**Requirements**
Copy nothing but the lines below running from the line containing "before = set(bpy.data.objects)" through the line containing "return [c /", both end lines included.

**Available data**
════════════════════

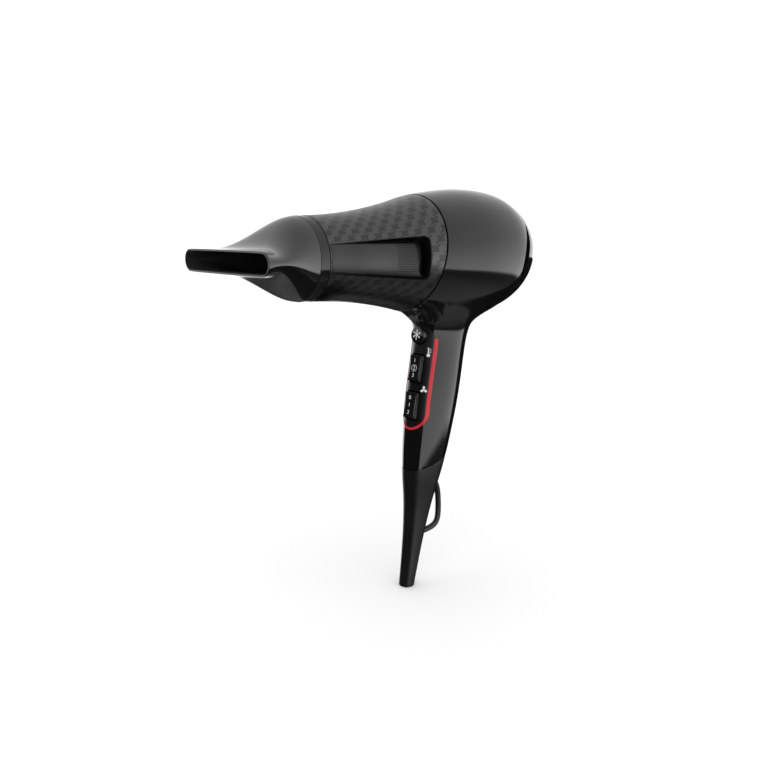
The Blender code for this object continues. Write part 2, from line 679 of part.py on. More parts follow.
def chassis():
    frame = box("switch_chassis", (-10.0, -9.2, -33), (-1.5, 9.2, 46), MATT_BLACK, HANDLE)
    combine(frame, box("chassis_channel", (-14, -8.0, -36), (-3.6, 8.0, 50), parent=HANDLE))
    board = box("circuit_board", (1.2, -8.5, -33), (2.8, 8.5, 34), BOARD_GREEN, HANDLE)
    for name, (y, z) in SCREW_SPOTS.items():
        holder = front_frame(name, z)
        hole = rod(name + "_hole", -8, 6, 1.8, steps=14, parent=holder)
        combine(frame, hole)
        combine(board, hole)
        screw = [(5.2, 0), (5.2, 2.9), (3.2, 2.9), (3.1, 1.4), (-2.8, 1.4), (-2.8, 0)]
        turned(name, screw, STEEL, holder, steps=14)


def cord_clamp():
    bar = box("cord_clamp", (-1.0, -8.5, CLAMP_Z - 3.2), (2.4, 8.5, CLAMP_Z + 2.8), MATT_BLACK, HANDLE)
    base = box("cord_clamp_base", (-12.2, -7.2, CLAMP_Z - 3.2), (-8.6, 7.2, CLAMP_Z + 2.8),
               MATT_BLACK, HANDLE)
    for name, y in (("clamp_screw_1", -5.0), ("clamp_screw_2", 5.0)):
        holder = bpy.data.objects.new(name + "_axis", None)
        holder.parent = HANDLE
        holder.location = Vector((0, y, CLAMP_Z)) * MM
        holder.rotation_euler = (0, math.pi / 2, 0)
        PARTS.objects.link(holder)
        hole = rod(name + "_hole", -20, 6, 1.6, steps=14, parent=holder)
        combine(bar, hole)
        combine(base, hole)
        screw = [(4.8, 0), (4.8, 2.4), (2.8, 2.4), (2.7, 1.25), (-11.8, 1.25), (-11.8, 0)]
        turned(name, screw, STEEL, holder, steps=14)


def lead_wires():
    """Leads from the circuit board up the back of the handle to the motor and the heater."""
    up = [(4.6, 24), (7.5, 36), (5.5, 50), (-1.0, 62)]
    for name, y, end, material in (
            ("motor_lead_red", 2.6, [(36, 5.6, -34), (31, 6.6, -25), (25.3, 7.5, -11)], WIRE_RED),
            ("motor_lead_blue", -2.6, [(36, -5.6, -34), (31, -6.6, -25), (25.3, -7.5, -11)],
             WIRE_BLUE),
            ("heater_lead_red", 0.9, [(36, 2.2, -34), (31, 2.3, -26), (15, 2.4, -14), (1, 2.4, -9)],
             WIRE_RED),
            ("heater_lead_blue", -0.9, [(36, -2.2, -34), (31, -2.3, -26), (15, -2.4, -14),
                                        (1, -2.4, -9)], WIRE_BLUE)):
        turn = Matrix.Rotation(HANDLE_ANGLE, 4, "Y")
        lower = [turn @ Vector((x, y * (1 + 0.9 * i / 3), z)) + Vector((HANDLE_X, 0, 0))
                 for i, (x, z) in enumerate(up)]
        upper = [Vector((x, side, z + AXIS_Z)) for x, side, z in end]
        wire(name, through(lower + upper, 2), 0.7, material, resolution=1)


# ---------------------------------------------------------------- cord guard

# The collar reaches up inside the handle; the bore narrows down to the cord (z, half depth, half width)
GUARD_COLLAR = [(-43, 16.0, 12.2), (-48, 15.6, 11.9), (-62, 12.9, 10.0)]
GUARD_BORE = [(-40, 14.2, 10.6), (-48, 13.8, 10.3), (-60, 10.5, 8.0), (-76, CORD_BORE_R, CORD_BORE_R),
              (-110, CORD_BORE_R, CORD_BORE_R), (-150, CORD_BORE_R, CORD_BORE_R)]
LOOP_R = 2.2
LOOP_ROUTE = [(30, 0, -57), (37.5, 0, -64), (43.0, 0, -69.5), (45.8, 0, -78), (46.4, 0, -88),
              (46.2, 0, -97), (43.8, 0, -103.6), (37, 0, -106.4), (29, 0, -106.4), (20, 0, -104.6)]


def cord_guard():
    guard = loft("cord_guard", handle_rings(0, GUARD_SECTIONS), SOFT_RUBBER)
    combine(guard, box("guard_top", (-50, -40, 0), (80, 40, 60), parent=empty_at(
        "guard_top_frame", (HANDLE_X + HANDLE_LEAN * SEAM_Z, 0, SEAM_Z - GAP / 2),
        -math.atan(SEAM_SLOPE))))
    combine(guard, loft("guard_collar", handle_rings(0, GUARD_COLLAR)), "UNION")
    combine(guard, loft("guard_bore", handle_rings(0, GUARD_BORE)))
    strap = solid_wire("hanging_loop", through(LOOP_ROUTE, 3), LOOP_R, SOFT_RUBBER)
    combine(strap, loft("loop_root", handle_rings(GAP, GUARD_SECTIONS)))


concentrator()
outlet()
sleeve()
side_vent("side_vent_left", -1)
side_vent("side_vent_right", 1)
housing()
rear_cover()
heater()
fan()
panel()
controls()
chassis()
cord_clamp()
lead_wires()
cord_guard()
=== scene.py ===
import json
import math

import bpy
from mathutils import Matrix, Vector


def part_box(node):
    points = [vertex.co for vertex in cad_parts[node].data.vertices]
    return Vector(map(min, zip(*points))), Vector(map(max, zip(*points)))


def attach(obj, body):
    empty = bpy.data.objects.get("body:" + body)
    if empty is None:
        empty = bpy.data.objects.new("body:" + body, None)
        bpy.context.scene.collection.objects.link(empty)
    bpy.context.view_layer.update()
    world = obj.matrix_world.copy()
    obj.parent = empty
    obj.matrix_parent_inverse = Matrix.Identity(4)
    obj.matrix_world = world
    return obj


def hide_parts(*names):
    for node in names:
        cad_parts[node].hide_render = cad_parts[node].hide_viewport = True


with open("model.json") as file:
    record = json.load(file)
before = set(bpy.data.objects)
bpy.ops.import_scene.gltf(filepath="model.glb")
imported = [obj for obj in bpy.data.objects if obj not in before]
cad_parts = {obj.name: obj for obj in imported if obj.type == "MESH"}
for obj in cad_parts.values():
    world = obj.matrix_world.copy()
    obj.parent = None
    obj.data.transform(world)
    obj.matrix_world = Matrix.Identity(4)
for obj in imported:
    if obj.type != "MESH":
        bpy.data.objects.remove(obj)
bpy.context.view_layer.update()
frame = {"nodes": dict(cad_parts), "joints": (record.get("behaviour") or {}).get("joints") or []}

# Travel hair dryer: gloss black shell, satin sleeve, slot concentrator.
# Lengths in the dictionaries are millimetres; mm turns them into metres.
mm = 0.001

nozzleLow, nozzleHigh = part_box("nozzle_shell")
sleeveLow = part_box("barrel_sleeve")[0]
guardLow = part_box("cord_guard")[0]
axisZ = (nozzleLow.z + nozzleHigh.z) / 2 / mm      # height of the barrel's axis
joints = {joint["name"]: joint for joint in frame["joints"]}

barrel = {
    "collarX": -84.1, "ringX": sleeveLow.x / mm, "shoulderX": 8.05, "widestX": 65.7, "rearX": 132.0,
    "ringRadius": 25.4, "shoulderRadius": 38.8, "bulbRadius": 45.0,
    "waist": 3.14, "domePower": 2.11,      # how far the sleeve draws in, how full the dome is
    "shoulderSlope": 0.168, "coverX": 94.3, "coverSlope": 0.33,      # the two slanted seams
}
handle = {"x": 39.2, "lean": 0.18, "seamZ": -49.35, "seamSlope": 0.3}
handleAngle = math.atan(handle["lean"])
handleFrame = Matrix.Translation((handle["x"] * mm, 0, 0)) @ Matrix.Rotation(handleAngle, 4, "Y")


# sRGB #rrggbb to the linear values that the shader wants
def hexColour(code):
    channels = [int(code[i:i + 2], 16) / 255 for i in (1, 3, 5)]
    return [c / 12.92 if c <= 0.04045 else ((c + 0.055) / 1.055) ** 2.4 for c in channels] + [1.0]


# one node with its own settings, its socket values and what feeds it
def addNode(tree, kind, settings=None, links=None):
    node = tree.nodes.new(kind)
    for key, value in (settings or {}).items():
        if hasattr(node, key):
            setattr(node, key, value)
        else:
            node.inputs[key].default_value = value
    for key, source in (links or {}).items():
        tree.links.new(source, node.inputs[key])
    return node


def newMaterial(name, shaderValues):
    material = bpy.data.materials.new(name)
    material.use_nodes = True
    tree = material.node_tree
    shader = tree.nodes["Principled BSDF"]
    for key, value in shaderValues.items():
        shader.inputs[key].default_value = value
    place = addNode(tree, "ShaderNodeTexCoord")
    return material, tree, shader, place.outputs["Object"]


def setRamp(ramp, stops):
    elements = ramp.color_ramp.elements
    while len(elements) < len(stops):
        elements.new(0.5)
    for element, (spot, colour) in zip(elements, stops):
        element.position = spot
        element.color = colour


# moulded texture: noise with grains of a real size, as a bump
def grainBump(tree, shader, place, grainMm, strength, distanceMm, detail=2.0):
    grain = addNode(tree, "ShaderNodeTexNoise",
                    {"Scale": 1 / (grainMm * mm), "Detail": detail, "Roughness": 0.55}, {"Vector": place})
    bump = addNode(tree, "ShaderNodeBump", {"Strength": strength, "Distance": distanceMm * mm},
                   {"Height": grain.outputs["Fac"]})
    tree.links.new(bump.outputs["Normal"], shader.inputs["Normal"])


# handling marks: roughness drifts between two values over patches of a real size
def roughnessPatches(tree, shader, place, patchMm, low, high):
    patches = addNode(tree, "ShaderNodeTexNoise",
                      {"Scale": 1 / (patchMm * mm), "Detail": 4.0, "Roughness": 0.6}, {"Vector": place})
    spread = addNode(tree, "ShaderNodeMapRange",
                     {"From Min": 0.3, "From Max": 0.7, "To Min": low, "To Max": high},
                     {"Value": patches.outputs["Fac"]})
    tree.links.new(spread.outputs["Result"], shader.inputs["Roughness"])


# colour that drifts between two close tones
def tintPatches(tree, shader, place, patchMm, darkHex, lightHex, stretch=(1, 1, 1)):
    mapping = addNode(tree, "ShaderNodeMapping", {"Scale": stretch}, {"Vector": place})
    patches = addNode(tree, "ShaderNodeTexNoise", {"Scale": 1 / (patchMm * mm), "Detail": 5.0},
                      {"Vector": mapping.outputs["Vector"]})
    ramp = addNode(tree, "ShaderNodeValToRGB", None, {"Fac": patches.outputs["Fac"]})
    setRamp(ramp, [(0.35, hexColour(darkHex)), (0.65, hexColour(lightHex))])
    tree.links.new(ramp.outputs["Color"], shader.inputs["Base Color"])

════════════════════

**Worked answer**
before = set(bpy.data.objects)
bpy.ops.import_scene.gltf(filepath="model.glb")
imported = [obj for obj in bpy.data.objects if obj not in before]
cad_parts = {obj.name: obj for obj in imported if obj.type == "MESH"}
for obj in cad_parts.values():
    world = obj.matrix_world.copy()
    obj.parent = None
    obj.data.transform(world)
    obj.matrix_world = Matrix.Identity(4)
for obj in imported:
    if obj.type != "MESH":
        bpy.data.objects.remove(obj)
bpy.context.view_layer.update()
frame = {"nodes": dict(cad_parts), "joints": (record.get("behaviour") or {}).get("joints") or []}

# Travel hair dryer: gloss black shell, satin sleeve, slot concentrator.
# Lengths in the dictionaries are millimetres; mm turns them into metres.
mm = 0.001

nozzleLow, nozzleHigh = part_box("nozzle_shell")
sleeveLow = part_box("barrel_sleeve")[0]
guardLow = part_box("cord_guard")[0]
axisZ = (nozzleLow.z + nozzleHigh.z) / 2 / mm      # height of the barrel's axis
joints = {joint["name"]: joint for joint in frame["joints"]}

barrel = {
    "collarX": -84.1, "ringX": sleeveLow.x / mm, "shoulderX": 8.05, "widestX": 65.7, "rearX": 132.0,
    "ringRadius": 25.4, "shoulderRadius": 38.8, "bulbRadius": 45.0,
    "waist": 3.14, "domePower": 2.11,      # how far the sleeve draws in, how full the dome is
    "shoulderSlope": 0.168, "coverX": 94.3, "coverSlope": 0.33,      # the two slanted seams
}
handle = {"x": 39.2, "lean": 0.18, "seamZ": -49.35, "seamSlope": 0.3}
handleAngle = math.atan(handle["lean"])
handleFrame = Matrix.Translation((handle["x"] * mm, 0, 0)) @ Matrix.Rotation(handleAngle, 4, "Y")


# sRGB #rrggbb to the linear values that the shader wants
def hexColour(code):
    channels = [int(code[i:i + 2], 16) / 255 for i in (1, 3, 5)]
    return [c / 12.92 if c <= 0.04045 else ((c + 0.055) / 1.055) ** 2.4 for c in channels] + [1.0]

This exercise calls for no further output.